Thirty-Odd Feet Below Belgium

This summary of a newly-published collection of letters from WWI looks interesting. You can buy it direct from the publishers, Parapress Ltd., for $16 or £8.99.

As a boy, he said that his mother Edith took him to Stratford-upon-Avon several times to visit an old lady friend. The young Arthur would generally go outside to play. But one time, in the living room, he noticed a black metal plaque issued by the War Office. Such plaques commemorated a World War I soldier whose life was lost in action.

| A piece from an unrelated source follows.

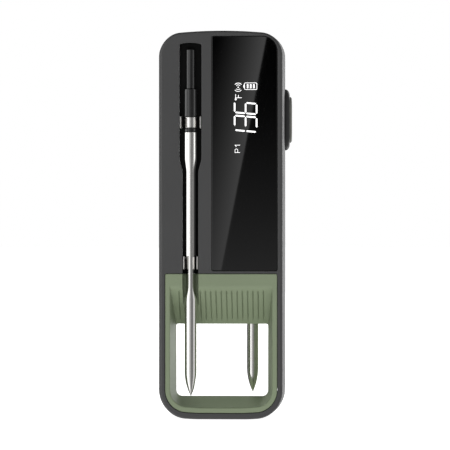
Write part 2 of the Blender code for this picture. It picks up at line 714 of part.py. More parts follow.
def inner_pieces(parts, foil, nickel, black):
    """What the dock holds: the cell, the sounder, the switch and the magnets."""
    battery = box("battery_cell", (-3.5, -8.8, 61.0), (16.8, -4.0, 96.0), parts)
    battery.data.materials.append(foil)
    bevel(battery, 0.8)
    rod("buzzer", (8.0, 142.0), 3.6, -8.4, -3.8, "Y", parts).data.materials.append(black)
    switch = box("tactile_switch", (16.4, -2.1, BUTTON_Z - 3), (SWITCH_FACE_X, 2.1, BUTTON_Z + 3), parts)
    switch.data.materials.append(black)
    for i, z in enumerate(MAGNET_Z):
        magnet = rod(f"magnet_{i + 1}", (MAGNET_X, z), MAGNET_RADIUS, 8.2, 11.3, "Y", parts, 24)
        magnet.data.materials.append(nickel)


def socket_outline(radius):
    """An upright oblong about the charging socket's middle, as (y, z)."""
    upper = arc((SOCKET_Y, SOCKET_Z[1]), radius, 0, 180, 6)
    return upper + arc((SOCKET_Y, SOCKET_Z[0]), radius, 180, 360, 6)


def charging_socket(parts, cutters, nickel):
    """The charging socket: an oblong metal shell, closed behind, around its tongue."""
    x0, x1 = SOCKET_X
    shell = plate("usb_c_socket", socket_outline(SOCKET_RADIUS), x0, x1, parts, "X")
    shell.data.materials.append(nickel)
    hollow = plate("socket_hollow", socket_outline(SOCKET_RADIUS - SOCKET_WALL), x0 - 1, x1 - 1, cutters, "X")
    low = (x0 + 0.4, SOCKET_Y - 0.35, SOCKET_Z[0] - 0.4)
    high = (x1 + 0.4, SOCKET_Y + 0.35, SOCKET_Z[1] + 0.4)
    cut(hollow, box("socket_tongue", low, high, cutters))
    cut(shell, hollow)


def grip_pad(parts, material):
    outline = rounded(PAD_X[0], PAD_X[1], PAD_Z[0], PAD_Z[1], (2.0,) * 4, 4, 1)
    plate("rear_grip_pad", outline, FACE_Y - 0.8, FACE_Y, parts).data.materials.append(material)


def housing_screws(parts, material):
    """Four pan-head screws, driven from the rear."""
    head_top = FACE_Y - 0.3
    for i, (x, z) in enumerate(screw_places()):
        profile = [(0.0, 1.0), (SCREW_HEAD_RADIUS - 0.4, 1.0), (SCREW_HEAD_RADIUS, 0.6), (SCREW_HEAD_RADIUS, 0.0)]
        profile += [(SCREW_RADIUS, 0.0), (SCREW_RADIUS, -18.5), (0.0, -19.3)]
        screw = turned(f"housing_screw_{i + 1}", profile, (x, head_top - 1.0, z), parts, material, 12)
        screw.rotation_euler = (-math.pi / 2, 0, 0)


def side_button(parts, cutters, grey, olive):
    """The bezel in the right side, the key that slides in it and the plunger that presses the switch."""
    bezel = plate("button_bezel", stadium(*BEZEL_HALF), HALF_WIDTH_MIDDLE + 0.2, BEZEL_FACE_X, parts, "X")
    bezel.data.materials.append(grey)
    bevel(bezel, 0.75)
    neck = plate("bezel_neck", stadium(*NECK_HALF), KEY_FLANGE_X[1] + GAP, HALF_WIDTH_MIDDLE + 0.5, cutters, "X")
    hole = plate("bezel_hole", stadium(KEY_HALF[0] + 0.25, KEY_HALF[1] + 0.25), 20.0, 30.0, cutters, "X")
    join(bezel, neck)
    cut(bezel, hole)
    inner_x, outer_x = KEY_FLANGE_X
    key = plate("button_cap", stadium(*KEY_HALF), inner_x + 0.2, KEY_FACE_X, parts, "X")
    key.data.materials.append(olive)
    bevel(key, 0.7)
    join(key, plate("key_flange", stadium(*KEY_FLANGE_HALF), inner_x, outer_x, cutters, "X"))
    rest = SWITCH_FACE_X + BUTTON_TRAVEL + GAP
    plunger = rod("button_plunger", (0.0, BUTTON_Z), 1.3, rest, inner_x - GAP, "X", parts)
    plunger.data.materials.append(olive)


def main():
    clear_scene()
    parts = new_collection("meat_thermometer")
    cutters = new_collection("cutters")
    grey = surface("dark_grey_plastic", DARK_GREY, 0.0, 0.5)
    sage = surface("sage_plastic", SAGE, 0.0, 0.55)
    black = surface("black_plastic", BLACK, 0.0, 0.4)
    glass = surface("black_glass", GLASS_BLACK, 0.0, 0.05)
    steel = surface("polished_steel", STEEL, 1.0, 0.18)
    olive = surface("button_rubber", OLIVE_GREY, 0.0, 0.6)
    board_green = surface("circuit_board", BOARD_GREEN, 0.0, 0.5)
    nickel = surface("nickel_plate", NICKEL, 1.0, 0.3)
    foil = surface("cell_foil", FOIL, 1.0, 0.4)
    spring_steel = surface("contact_plate", SPRING_STEEL, 1.0, 0.25)
    front_housing(parts, cutters, grey)
    rear_housing(parts, cutters, grey)
    for side in ("front", "rear"):
        window_insert(side, parts, cutters, sage)
        probe_tray(side, parts, cutters, black)
        add_contacts(side, parts, spring_steel)
        probe(side, parts, steel, black, foil, board_green)
    display(parts, glass, board_green)
    circuit_board(parts, board_green)
    inner_pieces(parts, foil, nickel, black)
    charging_socket(parts, cutters, nickel)
    grip_pad(parts, black)
    housing_screws(parts, nickel)
    side_button(parts, cutters, grey, olive)


main()
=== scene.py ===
"""Looks of a wireless meat thermometer: an upright charging dock with a black glass display, a sage green
window at its foot, a side button, and a steel probe in its front slot and in its rear slot. Lengths are in
metres, +Z is up."""

import math

import bmesh
import bpy
import numpy as np
from bpy.props import FloatProperty, FloatVectorProperty, IntProperty, PointerProperty
from bpy.types import Operator, Panel, PropertyGroup
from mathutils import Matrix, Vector


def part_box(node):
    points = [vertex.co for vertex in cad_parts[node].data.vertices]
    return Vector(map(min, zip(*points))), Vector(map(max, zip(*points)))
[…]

The memory of these visits naturally paled over the decades, but it was given a jolt in 1990, a full seven years after his mother's death, when Arthur returned to the family home to deal with the many belongings left there. Among them was a large wooden chest. In it he found a packet of old letters bound with string. The letters were dated 1915 and 1916, and they were sent between his mother, who was then 17, and a 20-year-old soldier named Geoffrey Boothby. They were letters exchanged between a young man and woman who knew each other for a bare four days, but whose affection and love for each other grew with every letter.

Geoffrey Boothby was killed on April 28, 1916, buried in a tunnel 10 meters below the ground at Ypres in Flanders. Arthur's mother, Edith, was never to see him again. Yet she married, had a child and lived a happy and productive life until her death at age 86. Long after World War I was over, she continued to visit Geoffrey's bereaved mother in Stratford-upon-Avon.